» Objective
Repeat all of the data precisely.
=-=-=-=-=
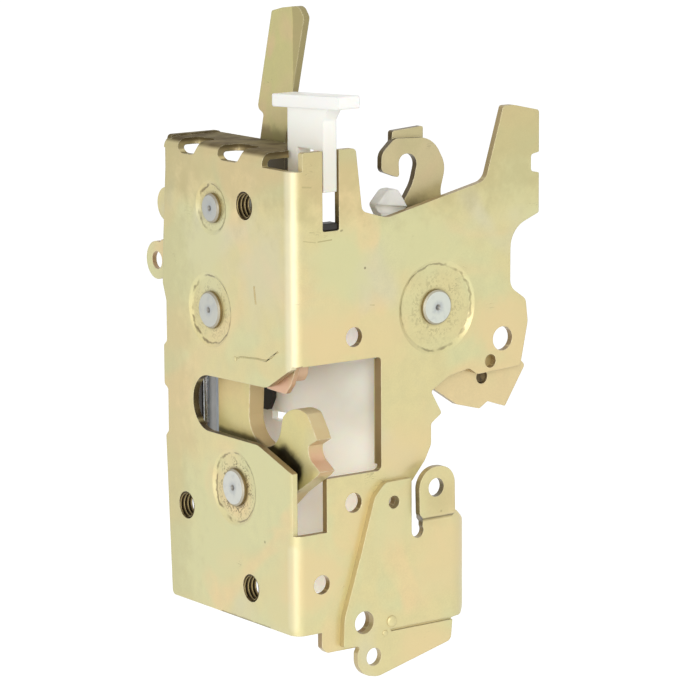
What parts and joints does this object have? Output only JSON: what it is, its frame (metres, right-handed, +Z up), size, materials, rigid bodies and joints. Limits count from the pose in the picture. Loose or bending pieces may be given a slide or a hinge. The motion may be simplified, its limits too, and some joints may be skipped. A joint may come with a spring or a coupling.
{
  "type": "truck door lock",
  "caption": "Folded plate rotary door latch: fork and pawl in an open mouth, tall lock lever, nylon slider, side-plate handle levers and a lower bracket",
  "frame": {"origin": "centre of the upper tapped hole, on the shut face's outer plane", "axes": "+Z up along the lock's height, -X out of the shut face towards the door jamb, -Y out of the side wall; the mechanism lies behind both walls at +X and +Y"},
  "size_m": [0.0868, 0.0882, 0.1885],
  "materials": {
    "yellow_zinc_frame": "yellow-passivated zinc plate, satin, faint green and pink tints",
    "yellow_zinc_bracket": "yellow-passivated zinc plate, satin",
    "yellow_zinc_fork": "yellow-passivated zinc plate over sheared edges",
    "yellow_zinc_lever": "yellow-passivated zinc plate, satin",
    "bright_zinc": "clear zinc plate, staked ends",
    "dull_zinc": "dull clear zinc plate",
    "spring_steel": "bright drawn wire",
    "white_nylon": "natural nylon, slightly translucent",
    "grey_nylon": "moulded nylon",
    "pale_plastic": "moulded guard, matt",
    "black_rubber": "moulded rubber"
  },
  "bodies": {
    "frame": {"frame": "yellow_zinc_frame", "back_plate": "dull_zinc", "lower_bracket": "yellow_zinc_bracket", "fork_pin": "bright_zinc", "pawl_pin": "bright_zinc", "lock_pin": "bright_zinc", "lever_pivot": "bright_zinc", "fork_washer": "dull_zinc", "lever_washer": "dull_zinc", "inner_cover": "pale_plastic", "striker_buffer": "black_rubber", "guard_pad": "black_rubber", "fork_spring": "spring_steel", "pawl_spring": "spring_steel", "lever_spring": "spring_steel"},
    "latch_fork": {"latch_fork": "yellow_zinc_fork", "fork_bush": "bright_zinc"},
    "pawl": {"pawl": "yellow_zinc_fork", "pawl_lever": "yellow_zinc_lever", "pawl_bush": "bright_zinc"},
    "lock_lever": {"lock_lever": "yellow_zinc_lever", "lock_cam": "yellow_zinc_lever", "lock_hub": "bright_zinc"},
    "lock_slider": {"lock_slider": "white_nylon"},
    "release_lever": {"release_lever": "yellow_zinc_lever"},
    "hook_lever": {"hook_lever": "yellow_zinc_lever", "rod_clip": "grey_nylon"}
  },
  "joints": [
    {"name": "fork_turn", "type": "hinge", "parent": "frame", "child": "latch_fork", "pos_m": [0.007, 0.0066, -0.0815], "axis": [-1, 0, 0], "range_deg": [-22, 44]},
    {"name": "pawl_turn", "type": "hinge", "parent": "frame", "child": "pawl", "pos_m": [0.007, 0.0178, -0.0318], "axis": [1, 0, 0], "range_deg": [-3, 3.8], "stiffness_Nm_per_rad": 0.2},
    {"name": "lock_lever_turn", "type": "hinge", "parent": "frame", "child": "lock_lever", "pos_m": [0.012, 0.0167, -0.0025], "axis": [1, 0, 0], "range_deg": [0, 19.8]},
    {"name": "lock_slide", "type": "slide", "parent": "frame", "child": "lock_slider", "axis": [0, 0, 1], "range_m": [-0.0085, 0]},
    {"name": "release_turn", "type": "hinge", "parent": "frame", "child": "release_lever", "pos_m": [0.0495, -0.0198, -0.0306], "axis": [0, -1, 0], "range_deg": [-13, 0], "stiffness_Nm_per_rad": 0.25},
    {"name": "hook_turn", "type": "hinge", "parent": "frame", "child": "hook_lever", "pos_m": [0.0495, -0.0163, -0.0306], "axis": [0, -1, 0], "range_deg": [-13, 0], "stiffness_Nm_per_rad": 0.25}
  ],
  "couplings": [
    {"joint": "lock_slide", "follows": "lock_lever_turn", "m_per_rad": -0.024307}
  ]
}
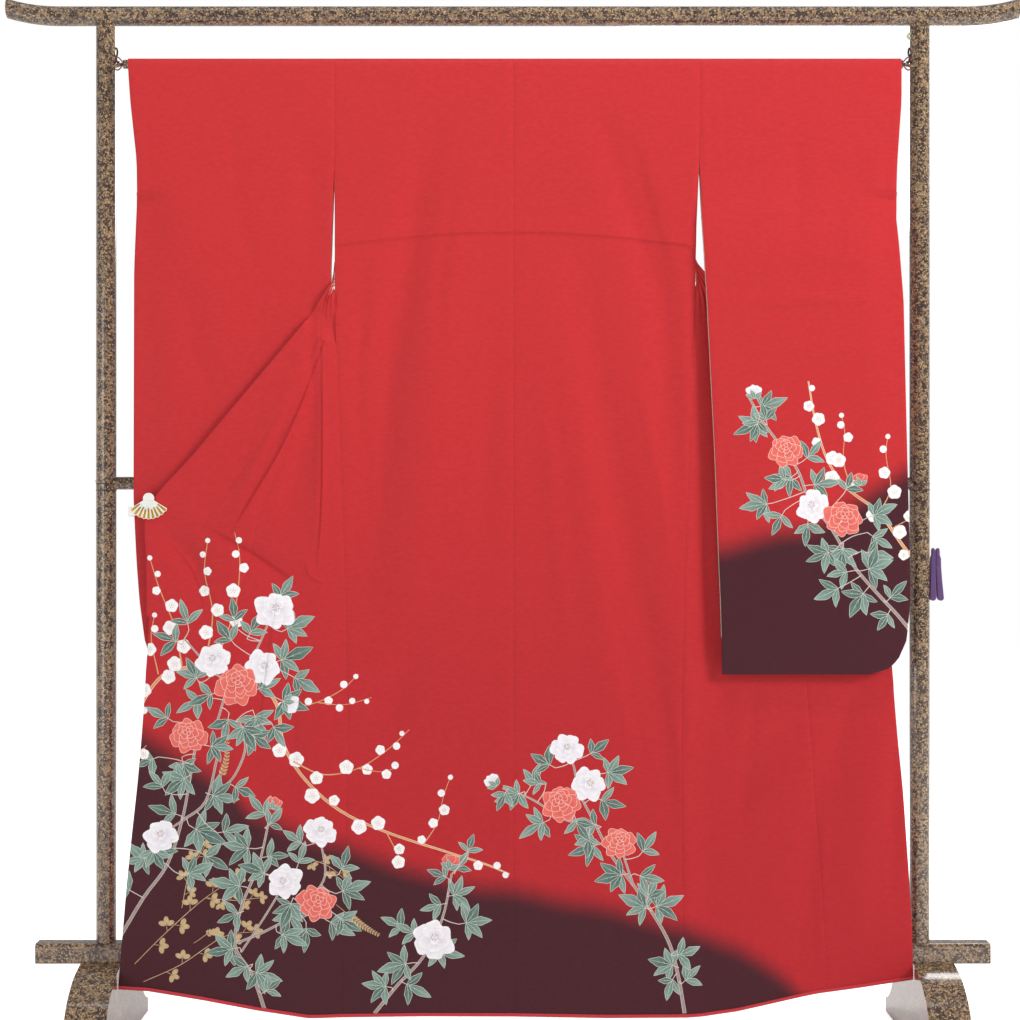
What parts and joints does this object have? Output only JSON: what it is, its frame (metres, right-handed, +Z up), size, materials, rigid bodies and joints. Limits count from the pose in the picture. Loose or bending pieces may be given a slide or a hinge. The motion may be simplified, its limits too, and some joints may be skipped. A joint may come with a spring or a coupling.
{
  "type": "furisode on a kimono stand",
  "caption": "Red silk furisode with an aubergine hem and flower sprays, hung back outwards with both fronts spread, on a speckled tubular kimono stand",
  "frame": {"origin": "on the floor, midway between the feet, below the centre of the posts and the top rail", "axes": "+Z up; -Y is the side the back of the garment faces; -X is the wearer's left"},
  "size_m": [1.74, 0.42, 1.7975],
  "materials": {
    "silk": "silk crepe, soft sheen",
    "lining": "plain silk",
    "lacquer": "gloss lacquer, gold speckles",
    "clip_plastic": "gloss",
    "peg_plastic": "satin"
  },
  "bodies": {
    "root": {"back_left": "silk", "back_right": "silk", "front_left": "silk", "front_right": "silk", "okumi_left": "silk", "okumi_right": "silk", "collar": "silk", "sleeve_left": "silk", "sleeve_right": "silk", "hem_roll": "lining", "hanging_rod": "lacquer", "rod_pin_left": "lacquer", "rod_pin_right": "lacquer", "top_rail": "lacquer", "post_left": "lacquer", "post_right": "lacquer", "middle_rail": "lacquer", "base_beam": "lacquer", "foot_left": "lacquer", "foot_right": "lacquer", "fan_clip": "clip_plastic", "peg": "peg_plastic"}
  },
  "joints": []
}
=-=-=-=-=
» Solution to the exercise
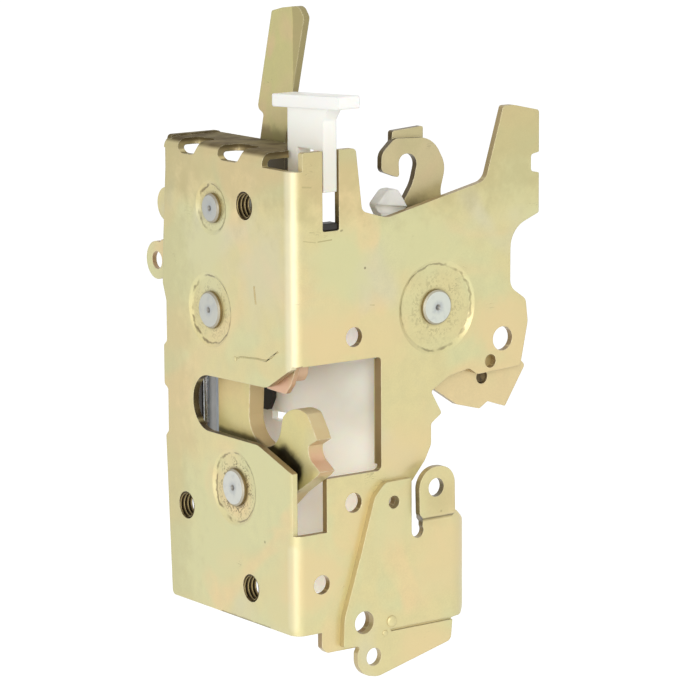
What parts and joints does this object have? Output only JSON: what it is, its frame (metres, right-handed, +Z up), size, materials, rigid bodies and joints. Limits count from the pose in the picture. Loose or bending pieces may be given a slide or a hinge. The motion may be simplified, its limits too, and some joints may be skipped. A joint may come with a spring or a coupling.
{
  "type": "truck door lock",
  "caption": "Folded plate rotary door latch: fork and pawl in an open mouth, tall lock lever, nylon slider, side-plate handle levers and a lower bracket",
  "frame": {"origin": "centre of the upper tapped hole, on the shut face's outer plane", "axes": "+Z up along the lock's height, -X out of the shut face towards the door jamb, -Y out of the side wall; the mechanism lies behind both walls at +X and +Y"},
  "size_m": [0.0868, 0.0882, 0.1885],
  "materials": {
    "yellow_zinc_frame": "yellow-passivated zinc plate, satin, faint green and pink tints",
    "yellow_zinc_bracket": "yellow-passivated zinc plate, satin",
    "yellow_zinc_fork": "yellow-passivated zinc plate over sheared edges",
    "yellow_zinc_lever": "yellow-passivated zinc plate, satin",
    "bright_zinc": "clear zinc plate, staked ends",
    "dull_zinc": "dull clear zinc plate",
    "spring_steel": "bright drawn wire",
    "white_nylon": "natural nylon, slightly translucent",
    "grey_nylon": "moulded nylon",
    "pale_plastic": "moulded guard, matt",
    "black_rubber": "moulded rubber"
  },
  "bodies": {
    "frame": {"frame": "yellow_zinc_frame", "back_plate": "dull_zinc", "lower_bracket": "yellow_zinc_bracket", "fork_pin": "bright_zinc", "pawl_pin": "bright_zinc", "lock_pin": "bright_zinc", "lever_pivot": "bright_zinc", "fork_washer": "dull_zinc", "lever_washer": "dull_zinc", "inner_cover": "pale_plastic", "striker_buffer": "black_rubber", "guard_pad": "black_rubber", "fork_spring": "spring_steel", "pawl_spring": "spring_steel", "lever_spring": "spring_steel"},
    "latch_fork": {"latch_fork": "yellow_zinc_fork", "fork_bush": "bright_zinc"},
    "pawl": {"pawl": "yellow_zinc_fork", "pawl_lever": "yellow_zinc_lever", "pawl_bush": "bright_zinc"},
    "lock_lever": {"lock_lever": "yellow_zinc_lever", "lock_cam": "yellow_zinc_lever", "lock_hub": "bright_zinc"},
    "lock_slider": {"lock_slider": "white_nylon"},
    "release_lever": {"release_lever": "yellow_zinc_lever"},
    "hook_lever": {"hook_lever": "yellow_zinc_lever", "rod_clip": "grey_nylon"}
  },
  "joints": [
    {"name": "fork_turn", "type": "hinge", "parent": "frame", "child": "latch_fork", "pos_m": [0.007, 0.0066, -0.0815], "axis": [-1, 0, 0], "range_deg": [-22, 44]},
    {"name": "pawl_turn", "type": "hinge", "parent": "frame", "child": "pawl", "pos_m": [0.007, 0.0178, -0.0318], "axis": [1, 0, 0], "range_deg": [-3, 3.8], "stiffness_Nm_per_rad": 0.2},
    {"name": "lock_lever_turn", "type": "hinge", "parent": "frame", "child": "lock_lever", "pos_m": [0.012, 0.0167, -0.0025], "axis": [1, 0, 0], "range_deg": [0, 19.8]},
    {"name": "lock_slide", "type": "slide", "parent": "frame", "child": "lock_slider", "axis": [0, 0, 1], "range_m": [-0.0085, 0]},
    {"name": "release_turn", "type": "hinge", "parent": "frame", "child": "release_lever", "pos_m": [0.0495, -0.0198, -0.0306], "axis": [0, -1, 0], "range_deg": [-13, 0], "stiffness_Nm_per_rad": 0.25},
    {"name": "hook_turn", "type": "hinge", "parent": "frame", "child": "hook_lever", "pos_m": [0.0495, -0.0163, -0.0306], "axis": [0, -1, 0], "range_deg": [-13, 0], "stiffness_Nm_per_rad": 0.25}
  ],
  "couplings": [
    {"joint": "lock_slide", "follows": "lock_lever_turn", "m_per_rad": -0.024307}
  ]
}
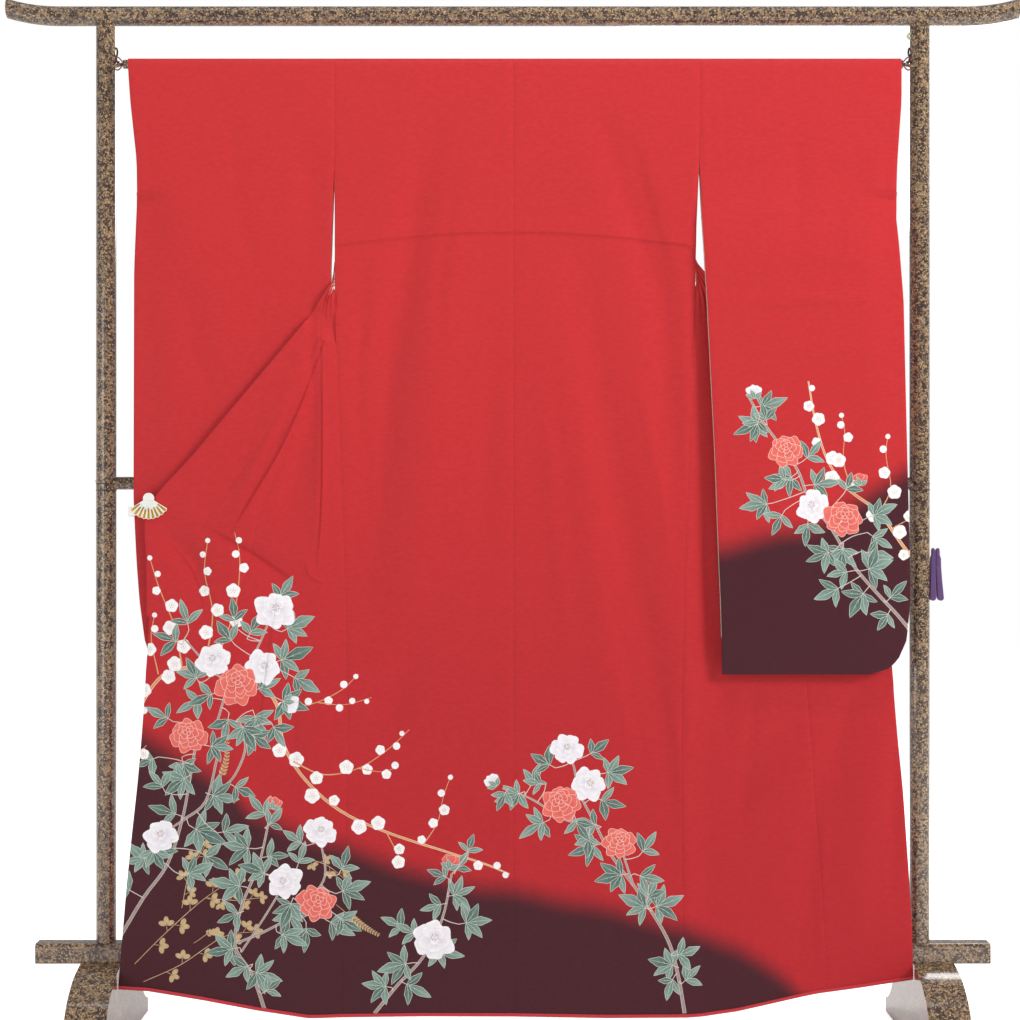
What parts and joints does this object have? Output only JSON: what it is, its frame (metres, right-handed, +Z up), size, materials, rigid bodies and joints. Limits count from the pose in the picture. Loose or bending pieces may be given a slide or a hinge. The motion may be simplified, its limits too, and some joints may be skipped. A joint may come with a spring or a coupling.
{
  "type": "furisode on a kimono stand",
  "caption": "Red silk furisode with an aubergine hem and flower sprays, hung back outwards with both fronts spread, on a speckled tubular kimono stand",
  "frame": {"origin": "on the floor, midway between the feet, below the centre of the posts and the top rail", "axes": "+Z up; -Y is the side the back of the garment faces; -X is the wearer's left"},
  "size_m": [1.74, 0.42, 1.7975],
  "materials": {
    "silk": "silk crepe, soft sheen",
    "lining": "plain silk",
    "lacquer": "gloss lacquer, gold speckles",
    "clip_plastic": "gloss",
    "peg_plastic": "satin"
  },
  "bodies": {
    "root": {"back_left": "silk", "back_right": "silk", "front_left": "silk", "front_right": "silk", "okumi_left": "silk", "okumi_right": "silk", "collar": "silk", "sleeve_left": "silk", "sleeve_right": "silk", "hem_roll": "lining", "hanging_rod": "lacquer", "rod_pin_left": "lacquer", "rod_pin_right": "lacquer", "top_rail": "lacquer", "post_left": "lacquer", "post_right": "lacquer", "middle_rail": "lacquer", "base_beam": "lacquer", "foot_left": "lacquer", "foot_right": "lacquer", "fan_clip": "clip_plastic", "peg": "peg_plastic"}
  },
  "joints": []
}